___ RECORDED INFORMATION

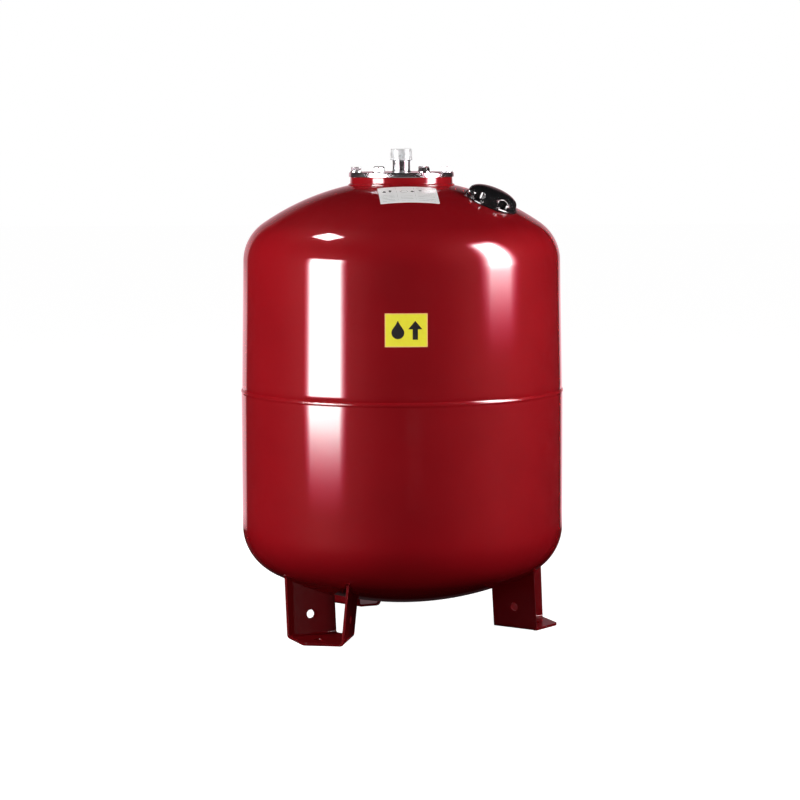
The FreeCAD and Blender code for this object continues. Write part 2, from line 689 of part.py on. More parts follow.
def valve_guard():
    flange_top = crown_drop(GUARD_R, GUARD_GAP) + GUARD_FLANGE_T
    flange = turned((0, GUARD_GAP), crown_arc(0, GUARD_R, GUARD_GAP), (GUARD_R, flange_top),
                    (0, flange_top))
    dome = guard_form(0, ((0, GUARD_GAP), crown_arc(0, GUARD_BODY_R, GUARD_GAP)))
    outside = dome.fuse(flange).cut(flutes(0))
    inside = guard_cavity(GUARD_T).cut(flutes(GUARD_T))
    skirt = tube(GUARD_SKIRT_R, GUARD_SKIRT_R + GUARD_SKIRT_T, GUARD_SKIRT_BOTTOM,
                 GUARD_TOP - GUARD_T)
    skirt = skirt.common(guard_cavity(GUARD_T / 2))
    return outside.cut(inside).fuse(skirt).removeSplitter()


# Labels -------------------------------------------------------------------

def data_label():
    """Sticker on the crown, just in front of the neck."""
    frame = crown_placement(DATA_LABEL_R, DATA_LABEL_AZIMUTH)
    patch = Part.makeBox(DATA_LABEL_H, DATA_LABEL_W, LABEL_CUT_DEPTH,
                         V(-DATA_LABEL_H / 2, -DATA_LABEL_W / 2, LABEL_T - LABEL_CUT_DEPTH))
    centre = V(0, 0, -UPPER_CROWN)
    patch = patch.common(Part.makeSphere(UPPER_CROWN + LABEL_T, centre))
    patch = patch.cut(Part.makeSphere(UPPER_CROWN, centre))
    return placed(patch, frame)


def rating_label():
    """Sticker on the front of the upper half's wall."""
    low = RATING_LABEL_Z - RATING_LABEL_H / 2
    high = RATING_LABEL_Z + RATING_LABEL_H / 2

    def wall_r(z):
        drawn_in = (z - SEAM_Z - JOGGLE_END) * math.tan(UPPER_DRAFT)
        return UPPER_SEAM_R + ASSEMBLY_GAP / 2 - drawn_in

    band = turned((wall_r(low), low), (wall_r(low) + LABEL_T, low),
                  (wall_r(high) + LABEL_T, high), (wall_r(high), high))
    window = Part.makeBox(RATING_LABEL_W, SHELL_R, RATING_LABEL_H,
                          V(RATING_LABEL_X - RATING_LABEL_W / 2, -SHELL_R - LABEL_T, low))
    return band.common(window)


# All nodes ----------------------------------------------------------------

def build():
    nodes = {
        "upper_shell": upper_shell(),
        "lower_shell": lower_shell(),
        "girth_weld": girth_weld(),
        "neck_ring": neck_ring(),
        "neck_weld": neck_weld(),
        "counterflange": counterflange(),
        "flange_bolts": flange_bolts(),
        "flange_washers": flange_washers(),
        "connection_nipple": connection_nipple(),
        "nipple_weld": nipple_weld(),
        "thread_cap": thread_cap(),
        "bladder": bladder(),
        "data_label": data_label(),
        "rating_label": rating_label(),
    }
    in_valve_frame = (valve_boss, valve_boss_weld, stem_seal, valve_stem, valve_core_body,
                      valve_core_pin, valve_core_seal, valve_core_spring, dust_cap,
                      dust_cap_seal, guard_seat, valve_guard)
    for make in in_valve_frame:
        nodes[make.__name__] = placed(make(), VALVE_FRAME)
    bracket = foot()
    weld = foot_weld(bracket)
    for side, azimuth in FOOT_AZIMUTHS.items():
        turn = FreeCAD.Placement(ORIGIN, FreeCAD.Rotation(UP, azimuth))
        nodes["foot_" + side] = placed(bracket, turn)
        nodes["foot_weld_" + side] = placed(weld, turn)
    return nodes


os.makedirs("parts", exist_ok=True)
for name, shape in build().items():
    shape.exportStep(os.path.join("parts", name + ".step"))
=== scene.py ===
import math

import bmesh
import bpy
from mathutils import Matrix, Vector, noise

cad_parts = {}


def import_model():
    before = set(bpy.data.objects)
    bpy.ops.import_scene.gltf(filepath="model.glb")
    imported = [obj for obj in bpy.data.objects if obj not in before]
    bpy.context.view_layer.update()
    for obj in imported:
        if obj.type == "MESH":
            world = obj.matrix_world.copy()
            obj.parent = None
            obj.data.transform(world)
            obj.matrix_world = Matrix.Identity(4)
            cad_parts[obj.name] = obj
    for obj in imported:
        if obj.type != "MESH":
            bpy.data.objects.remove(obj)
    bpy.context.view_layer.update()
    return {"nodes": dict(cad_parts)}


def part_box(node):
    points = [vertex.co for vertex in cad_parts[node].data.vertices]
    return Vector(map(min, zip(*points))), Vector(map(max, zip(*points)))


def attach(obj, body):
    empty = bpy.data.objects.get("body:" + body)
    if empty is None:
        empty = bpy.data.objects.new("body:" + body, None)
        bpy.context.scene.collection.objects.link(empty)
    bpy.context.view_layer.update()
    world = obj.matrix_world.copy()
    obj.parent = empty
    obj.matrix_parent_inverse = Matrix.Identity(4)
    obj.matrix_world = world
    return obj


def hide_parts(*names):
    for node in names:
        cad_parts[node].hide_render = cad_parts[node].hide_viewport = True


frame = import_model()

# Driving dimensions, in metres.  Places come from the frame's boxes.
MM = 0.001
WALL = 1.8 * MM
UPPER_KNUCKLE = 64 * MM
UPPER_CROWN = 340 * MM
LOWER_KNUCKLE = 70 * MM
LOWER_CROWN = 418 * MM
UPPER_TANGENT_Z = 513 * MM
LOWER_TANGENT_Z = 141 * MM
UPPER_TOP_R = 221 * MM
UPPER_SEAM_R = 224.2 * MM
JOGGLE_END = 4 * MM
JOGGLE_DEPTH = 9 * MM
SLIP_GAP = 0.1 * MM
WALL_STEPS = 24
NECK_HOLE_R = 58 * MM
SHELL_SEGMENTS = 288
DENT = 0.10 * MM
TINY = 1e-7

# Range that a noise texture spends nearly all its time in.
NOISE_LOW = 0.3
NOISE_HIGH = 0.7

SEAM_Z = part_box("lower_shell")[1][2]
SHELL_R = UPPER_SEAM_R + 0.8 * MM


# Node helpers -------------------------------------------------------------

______

# OBJECTIVE
Extract only the lines from the line with "for side, azimuth" through the line with "points = [vertex.co", keeping both end lines exactly as they are.

# RESPONSE
    for side, azimuth in FOOT_AZIMUTHS.items():
        turn = FreeCAD.Placement(ORIGIN, FreeCAD.Rotation(UP, azimuth))
        nodes["foot_" + side] = placed(bracket, turn)
        nodes["foot_weld_" + side] = placed(weld, turn)
    return nodes


os.makedirs("parts", exist_ok=True)
for name, shape in build().items():
    shape.exportStep(os.path.join("parts", name + ".step"))
=== scene.py ===
import math

import bmesh
import bpy
from mathutils import Matrix, Vector, noise

cad_parts = {}


def import_model():
    before = set(bpy.data.objects)
    bpy.ops.import_scene.gltf(filepath="model.glb")
    imported = [obj for obj in bpy.data.objects if obj not in before]
    bpy.context.view_layer.update()
    for obj in imported:
        if obj.type == "MESH":
            world = obj.matrix_world.copy()
            obj.parent = None
            obj.data.transform(world)
            obj.matrix_world = Matrix.Identity(4)
            cad_parts[obj.name] = obj
    for obj in imported:
        if obj.type != "MESH":
            bpy.data.objects.remove(obj)
    bpy.context.view_layer.update()
    return {"nodes": dict(cad_parts)}


def part_box(node):
    points = [vertex.co for vertex in cad_parts[node].data.vertices]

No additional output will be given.